‘Good news’ as climate policies deliver emissions cuts in some countries

Updated

Efforts to cut climate emissions in countries including the UK by switching to renewables and saving energy are starting to pay off, research has found.

Global greenhouse gas emissions which drive climate change continue to rise, but analysis of 18 developed countries whose pollution significantly declined in the decade from 2005 offer a “sliver of hope”, researchers say.

These countries, which include the UK, Ireland, the US, France and Germany and account for 28% of global emissions, have seen carbon pollution fall by 2.4% a year on average between 2005 and 2015.

The declines are due to renewables replacing fossil fuels and decreases in energy use, although a reduction in energy use was partly due to lower economic growth following the global financial crash,

Countries with the largest number of energy and climate policies saw the biggest declines, the analysis suggests.

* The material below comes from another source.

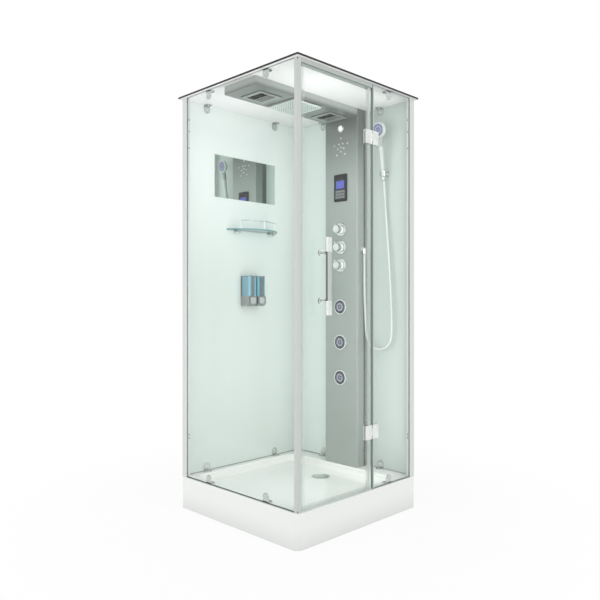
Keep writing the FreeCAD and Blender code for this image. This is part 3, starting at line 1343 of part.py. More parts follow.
def soap_dispensers():
    """Wall plate with two lower bodies, two translucent tanks with spines, and a push lever in each body."""
    front = glass_in - g.soap_deep
    back = glass_in - g.soap_back
    waist = g.soap_low + g.soap_body
    high = waist + g.soap_tall
    total = g.soap_wide * 2 + g.soap_gap
    mount = [box("soap_plate", (-g.soap_left, total - g.soap_left), (back, glass_in), (g.soap_low, high))]
    lever_low = g.soap_low + g.lever_foot
    lever_high = waist - g.lever_head
    recess_back = front - g.lever_proud + g.lever_thick + g.lever_travel + 1
    tanks = []
    for label, left in soap_places():
        right = left + g.soap_wide
        body = new_body(f"soap_body_{label}")
        slope = g.soap_chamfer
        section = [(back, g.soap_low), (front + slope, g.soap_low), (front, g.soap_low + slope),
                   (front, waist), (back, waist)]
        pad(body, outline(new_sketch(body, "YZ_Plane", "side", left), section), g.soap_wide)
        middle = left + g.soap_wide / 2
        half = g.lever_wide / 2
        room = g.running
        recess = box(f"lever_room_{label}", (middle - half - room, middle + half + room),
                     (front - 1, recess_back), (lever_low - room, lever_high + room))
        lever = new_body(f"lever_{label}")
        flat = new_sketch(lever, "XZ_Plane", "face", g.lever_proud - front)
        rounded(flat, (middle - half, middle + half), (lever_low, lever_high), g.lever_corner)
        pad(lever, flat, g.lever_thick, backwards=True)
        keep(f"{label}_dispenser_lever", lever)
        tank = new_body(f"soap_tank_{label}")
        plan = new_sketch(tank, "XY_Plane", "plan", waist)
        rounded(plan, (left + 1, right - 1), (back - g.soap_tank, back), g.soap_tank_corner)
        pad(tank, plan, g.soap_tall)
        tanks.append(tank)
        spine = g.soap_spine / 2
        spine_back = back - g.soap_tank
        spine_box = box(f"soap_spine_{label}", (middle - spine, middle + spine),
                        (spine_back - g.soap_spine_thick, spine_back), (waist - 1, high))
        mount.append(cut(f"soap_housing_{label}", fuse(f"soap_solid_{label}", body, spine_box), recess))
    keep("dispenser_mount", group("dispenser_mount", mount))
    keep("dispenser_reservoirs", group("dispenser_reservoirs", tanks))


# ---------------------------------------------------------------- build, check and write

def build():
    shower_tray()
    drain_cover()
    drain_trap()
    tray_frame()
    levelling_feet()
    profiles()
    glass_walls()
    rim_seals()
    roof()
    header_rail()
    glass_brackets()
    hinges()
    door()
    door_handle()
    column_panel()
    column_base()
    column_lamp()
    shoulder_nozzles()
    control_panel()
    knob_rosettes()
    knobs()
    mixer_valves()
    water_pipes()
    jets()
    steam_generator()
    hose_outlet()
    shower_hose()
    handset()
    handset_holder()
    overhead_housing()
    vent_grilles()
    rain_head()
    exhaust_fan()
    mirror()
    shelf()
    soap_dispensers()


def check():
    """Stops when any object failed to compute or any sub-part has no sound shape."""
    doc.recompute()
    failed = [item.Name for item in doc.Objects if "Invalid" in item.State or "Error" in item.State]
    if failed:
        raise ValueError(f"failed objects: {failed}")
    for name, item in parts.items():
        shape = item.Shape
        if shape.isNull() or not shape.isValid() or not shape.Solids:
            raise ValueError(f"unsound sub-part: {name}")


def write():
    os.makedirs("parts", exist_ok=True)
    for name, item in parts.items():
        item.Shape.exportStep(f"parts/{name}.step")
        print(f"{name}: {len(item.Shape.Solids)} solid(s), {item.Shape.Volume / 1000:.1f} cm3")


build()
check()
write()
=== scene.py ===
"""Steam shower cabin, dressed: finishes for its panes, sheet metal and fittings, and its small details."""
import math

import bmesh
import bpy
from mathutils import Matrix, Vector


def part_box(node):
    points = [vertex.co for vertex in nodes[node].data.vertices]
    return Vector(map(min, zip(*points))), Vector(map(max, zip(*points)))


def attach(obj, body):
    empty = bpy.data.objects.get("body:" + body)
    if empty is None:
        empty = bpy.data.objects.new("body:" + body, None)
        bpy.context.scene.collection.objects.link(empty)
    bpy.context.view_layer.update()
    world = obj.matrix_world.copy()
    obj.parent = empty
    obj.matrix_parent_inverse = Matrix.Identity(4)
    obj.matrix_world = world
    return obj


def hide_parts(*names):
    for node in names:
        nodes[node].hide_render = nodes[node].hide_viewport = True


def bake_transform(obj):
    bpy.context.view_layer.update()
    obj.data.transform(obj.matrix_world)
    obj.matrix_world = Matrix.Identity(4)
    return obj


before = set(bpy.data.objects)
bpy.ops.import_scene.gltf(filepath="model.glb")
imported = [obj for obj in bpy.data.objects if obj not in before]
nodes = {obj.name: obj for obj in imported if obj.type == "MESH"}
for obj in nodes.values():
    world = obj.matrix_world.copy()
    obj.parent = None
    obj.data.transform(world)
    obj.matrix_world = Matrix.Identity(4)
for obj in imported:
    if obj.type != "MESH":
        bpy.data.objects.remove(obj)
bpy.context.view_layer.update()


def tone(red, green, blue):
    """A colour as it looks on a screen, 0 to 255, as the shares of light that a shader takes."""
    shares = []
    for level in (red, green, blue):
        share = level / 255
        shares.append(((share + 0.055) / 1.055) ** 2.4 if level > 10 else share / 12.92)
    return (*shares, 1)


def scaled(colour, share):
    """A colour made darker or lighter."""
    return (*(min(1.0, level * share) for level in colour[:3]), 1)


def middle_of(node):
    """The middle of a piece's box."""
    low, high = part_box(node)
    return (low + high) / 2


# ---------------------------------------------------------------- camera

EYE = (-2.44872, -2.47328, 1.11095)
HEADING = -0.789085
FOCAL_LENGTH = 38.773
SENSOR_WIDTH = 36
SIDE_SHIFT = -0.0066
FAR_END = 100

camera = bpy.data.objects.new("camera", bpy.data.cameras.new("camera"))
bpy.context.scene.collection.objects.link(camera)
bpy.context.scene.camera = camera
camera.location = EYE
camera.rotation_euler = (math.pi / 2, 0, HEADING)
camera.data.sensor_width = SENSOR_WIDTH
camera.data.lens = FOCAL_LENGTH
camera.data.shift_x = SIDE_SHIFT
camera.data.clip_end = FAR_END


# ---------------------------------------------------------------- places on the cabin, in metres

CORNER = 0.443
RIM = 0.165
FRONT_FACE = -0.44
UPPER_HINGE, LOWER_HINGE = 1.922, 0.453
COLUMN_MIDDLE = -0.003
JET_NAMES = ("upper_jet", "middle_jet", "lower_jet")
JETS = [(0.331, COLUMN_MIDDLE, height) for height in (1.071, 0.868, 0.665)]
JET_REACH = 0.034
HAND_PLATE = (0.3573, -0.262, 2.0449)
HAND_PLATE_REACH = 0.0357
HANDSET_FOOT = Vector((0.406, -0.262, 1.776))
HANDSET_TILT = math.radians(8)
HOSE_RADIUS = 0.0065


# ---------------------------------------------------------------- finishes

# How many features of a noise lie along one metre.
DRIFT = 1.6
WIPE = 11
SMEAR = 28
WAVE = 60
DUST = 120
FLECK = 2600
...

It indicates that efforts to reduce greenhouse gases are under way in many countries but need to be maintained and enhanced with stronger policy actions to drive the emissions reductions needed tackle climate change.

The research, which compared the countries with falling emissions to others where they rose, found that while policies backing renewables in developed countries were linked to cuts in pollution, that is not the case in other places.

In rapidly-developing nations, roll-out of clean tech is adding extra energy generation rather than displacing fossil fuels.

However, policies encouraging energy efficiency were linked to cuts in emissions across all countries, the study published in the journal Nature Climate Change said.

Under the international Paris Agreement on climate change, countries have committed to keeping global temperature rises “well below” 2C above pre-industrial levels and to pursue efforts to curb them to 1.5C.

This requires global emissions to peak and start to fall rapidly to near zero in the second half of the century.

But global carbon emissions rose in 2017 and 2018, undermining hopes they had peaked after several years of no or little growth in pollution.

Lead researcher Prof Corinne Le Quere, of the Tyndall Centre for Climate Change Research at the University of East Anglia (UEA), said: “Our findings suggest that policies to tackle climate change are helping to decrease emissions in many countries.

“This is good news, but this is just the start.

“There is a long way to go to cut global emissions down to near zero, which is what is needed to stop climate change.

“Deploying renewable energy worldwide is a good step but by itself it is not enough – fossil fuels also have to be phased out.”

Dr Charlie Wilson, also from UEA, said: “New scientific research on climate change tends to ring the alarm bells ever more loudly.

“Our findings add a thin sliver of hope. It is possible for countries to peak and then decline their emissions year in, year out.

“Eighteen countries so far have shown us how concerted policy ambition and action on energy efficiency, renewables, and climate targets can work.

“Now we must make sure these early precedents become the rule not the exception. This is a huge global challenge.”